Devin, like most teens, liked to text. He wasn’t big on social media, his mom said, but he was constantly communicating with friends. The problem puzzling investigators now is the way he texted: It wasn’t through a traditional messaging service. Instead, Devin used Kik, a messaging app that doesn’t store messages, so detectives aren’t sure who Devin was talking to in the hours leading up to his disappearance.

After her son vanished, Simmers-Bond discovered one of her husband’s guns was missing, along with a jacket, a drawstring bag and a few pairs of pants. It appeared that he was planning to skip town.

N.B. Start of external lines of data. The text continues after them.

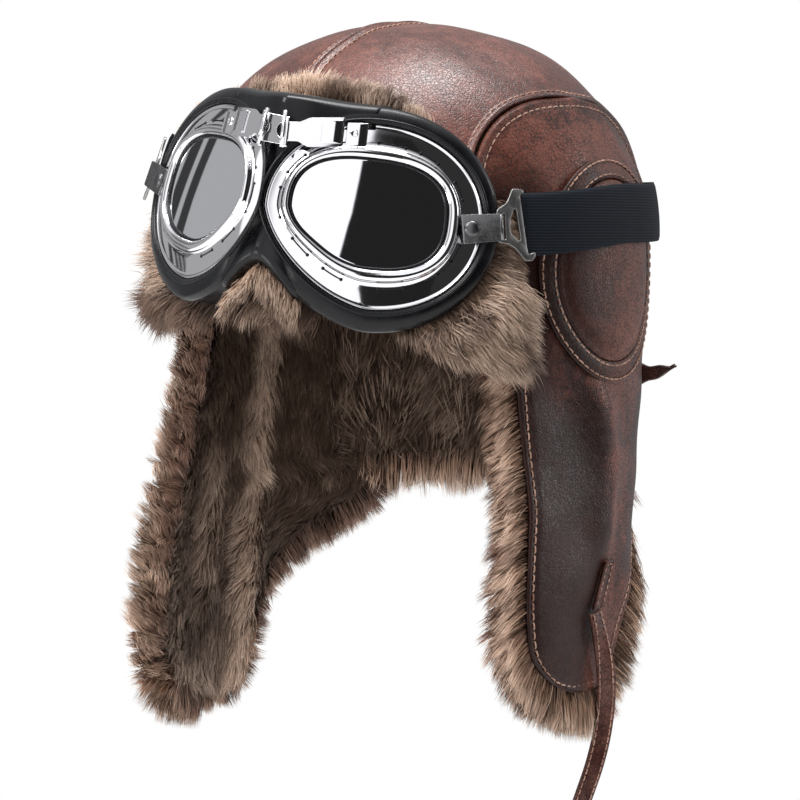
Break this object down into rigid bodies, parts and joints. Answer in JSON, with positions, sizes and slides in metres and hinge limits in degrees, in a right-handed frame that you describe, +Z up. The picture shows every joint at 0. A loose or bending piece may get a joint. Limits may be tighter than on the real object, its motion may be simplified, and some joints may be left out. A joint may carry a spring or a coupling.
{
  "type": "aviator hat with goggles",
  "caption": "Fur-lined leather aviator hat with long ear flaps, a turned-up fur front, and hinged chrome goggles with mirrored lenses strapped round the crown.",
  "frame": {"origin": "middle of the head opening at the level of the forehead band, where a head carries the hat", "axes": "+Z up, the face looks along -Y, +X to the wearer's left"},
  "size_m": [0.2228, 0.2512, 0.3566],
  "materials": {
    "leather": "distressed brown leather with a satin sheen",
    "fur": "long brown pile with paler tips",
    "rubber": "satin black",
    "chrome": "polished",
    "steel": "dark satin",
    "mirror_lens": "polished mirror",
    "elastic": "ribbed navy black webbing"
  },
  "bodies": {
    "root": {"crown_left": "leather", "side_panel_left": "leather", "ear_flap_left": "leather", "ear_ring_left": "leather", "ear_pad_left": "leather", "flap_lining_left": "fur", "goggle_plate_left": "chrome", "bridge_plate_left": "chrome", "goggle_lens_left": "mirror_lens", "bracket_tab_left": "steel", "bracket_rivet_left": "steel", "strap_buckle_left": "steel", "crown_right": "leather", "side_panel_right": "leather", "ear_flap_right": "leather", "ear_ring_right": "leather", "ear_pad_right": "leather", "flap_lining_right": "fur", "goggle_plate_right": "chrome", "bridge_plate_right": "chrome", "goggle_lens_right": "mirror_lens", "bracket_tab_right": "steel", "bracket_rivet_right": "steel", "strap_buckle_right": "steel", "crown_lining": "fur", "front_fur": "fur", "goggle_pad": "rubber", "bridge_link": "chrome", "goggle_band": "elastic", "tie_tab": "leather", "tie_left": "leather", "nape_strap": "leather"}
  },
  "joints": []
}
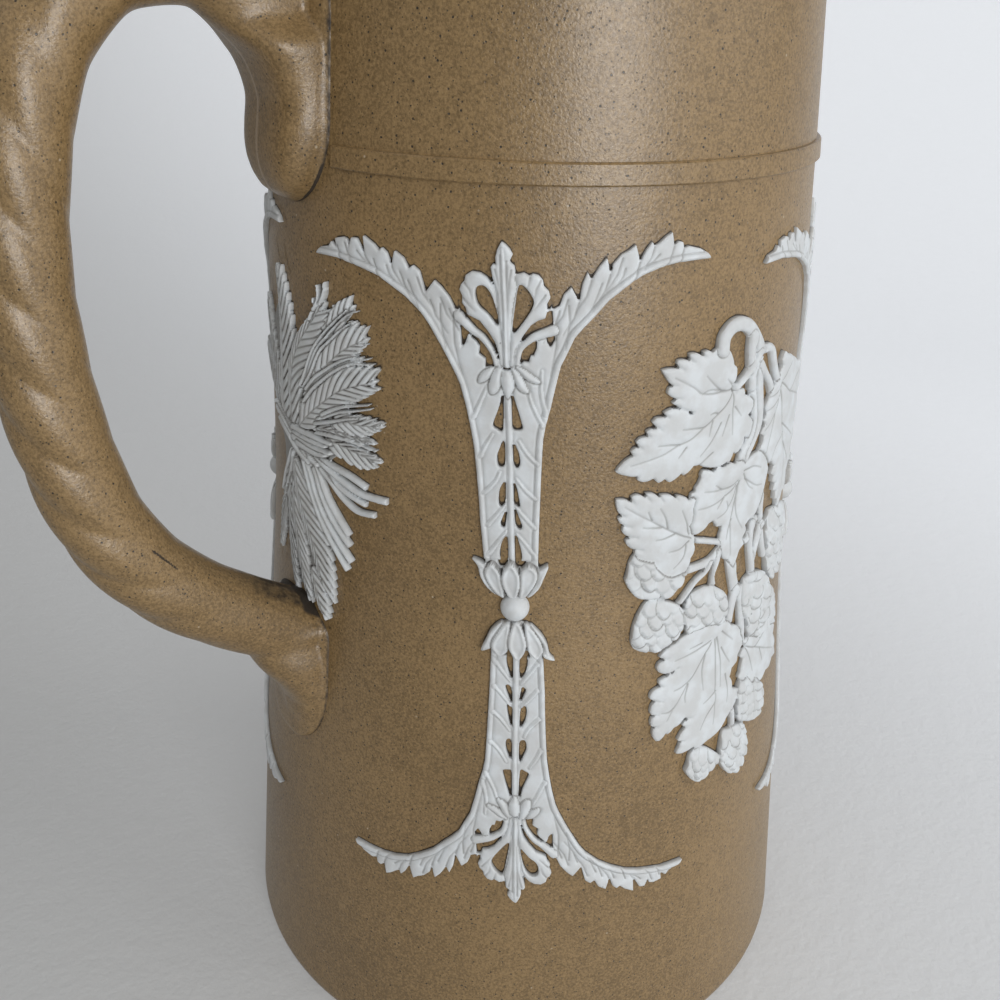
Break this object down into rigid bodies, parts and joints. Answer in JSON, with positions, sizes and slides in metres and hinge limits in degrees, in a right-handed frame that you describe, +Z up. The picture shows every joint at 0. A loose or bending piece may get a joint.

“I think he is (alive),” his mom said.

“I’m more aware than anybody of the possibilities,” she added, a nod to the prospect that Devin may, in fact, not be alive. But that doesn’t diminish her hope that she’ll see him again.

Although Bond family members have ceased on-foot searches, they haven’t stopped looking for their son through efforts online. They’ve created various social media pages to keep people informed of their search, and they still receive tips on his disappearance.

They hand out flyers and decals and try their best to keep Devin’s name alive. Simmers-Bond said her biggest fear is that people will forget about her son.

Although she hasn’t seen him in two years, that doesn’t stop her heart from lifting when she’s in public and catches a glimpse of a lanky blond teen. Even though she said she knows it’s not him, she can’t stop herself from stealing a second hopeful glance.

“I have to know what happened to him,” she said.

Until that day comes, she finds faith by helping others in similar situations. Unfortunately, Simmers-Bond has company when it comes to missing children: It’s estimated that nearly 460,000 children disappear annually in the United States.

It’s a club that no one wants to join, but many do. Just as parents of missing children helped her carry the burden of losing Devin, so she now does for other parents.

“Not many people understand this,” Simmers-Bond said.